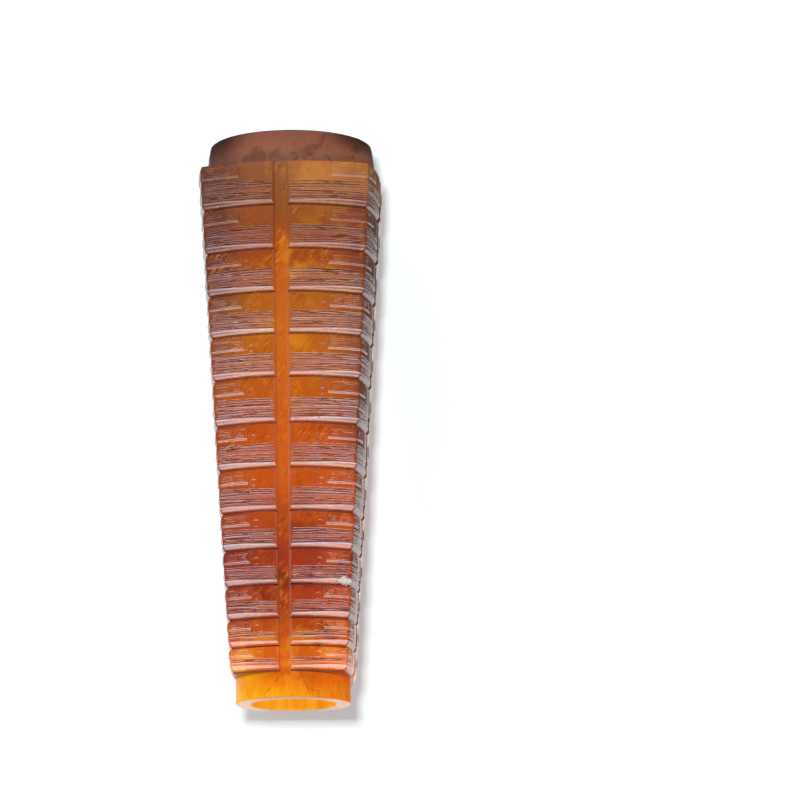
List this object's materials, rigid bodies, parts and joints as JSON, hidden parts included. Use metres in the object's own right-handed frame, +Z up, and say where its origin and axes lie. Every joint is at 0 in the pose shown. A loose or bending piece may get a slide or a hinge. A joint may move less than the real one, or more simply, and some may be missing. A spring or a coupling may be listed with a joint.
{
  "type": "cong tube",
  "caption": "Tall tapering square stone tube with round collars, a central bore, four upright channels and stepped carved tiers.",
  "frame": {"origin": "centre of the foot's end face, on the bore's axis, where the cong stands", "axes": "+Z up along the bore's axis from the narrow foot to the wide top, -Y out of the front face, +X to the right"},
  "size_m": [0.088, 0.088, 0.275],
  "materials": {
    "jade": "translucent amber to russet jade, polished",
    "lime": "white granular lime crust, matt"
  },
  "bodies": {
    "root": {"cong_body": "jade", "lime_deposit": "lime"}
  },
  "joints": []
}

- What is expected
Copy out each line exactly.

- Response to this exercise
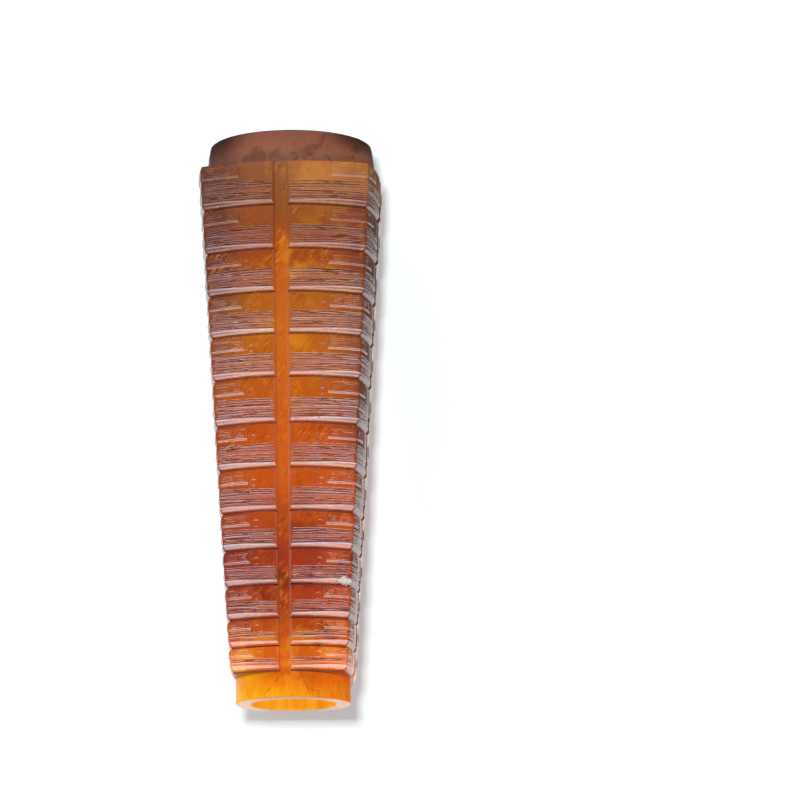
List this object's materials, rigid bodies, parts and joints as JSON, hidden parts included. Use metres in the object's own right-handed frame, +Z up, and say where its origin and axes lie. Every joint is at 0 in the pose shown. A loose or bending piece may get a slide or a hinge. A joint may move less than the real one, or more simply, and some may be missing. A spring or a coupling may be listed with a joint.
{
  "type": "cong tube",
  "caption": "Tall tapering square stone tube with round collars, a central bore, four upright channels and stepped carved tiers.",
  "frame": {"origin": "centre of the foot's end face, on the bore's axis, where the cong stands", "axes": "+Z up along the bore's axis from the narrow foot to the wide top, -Y out of the front face, +X to the right"},
  "size_m": [0.088, 0.088, 0.275],
  "materials": {
    "jade": "translucent amber to russet jade, polished",
    "lime": "white granular lime crust, matt"
  },
  "bodies": {
    "root": {"cong_body": "jade", "lime_deposit": "lime"}
  },
  "joints": []
}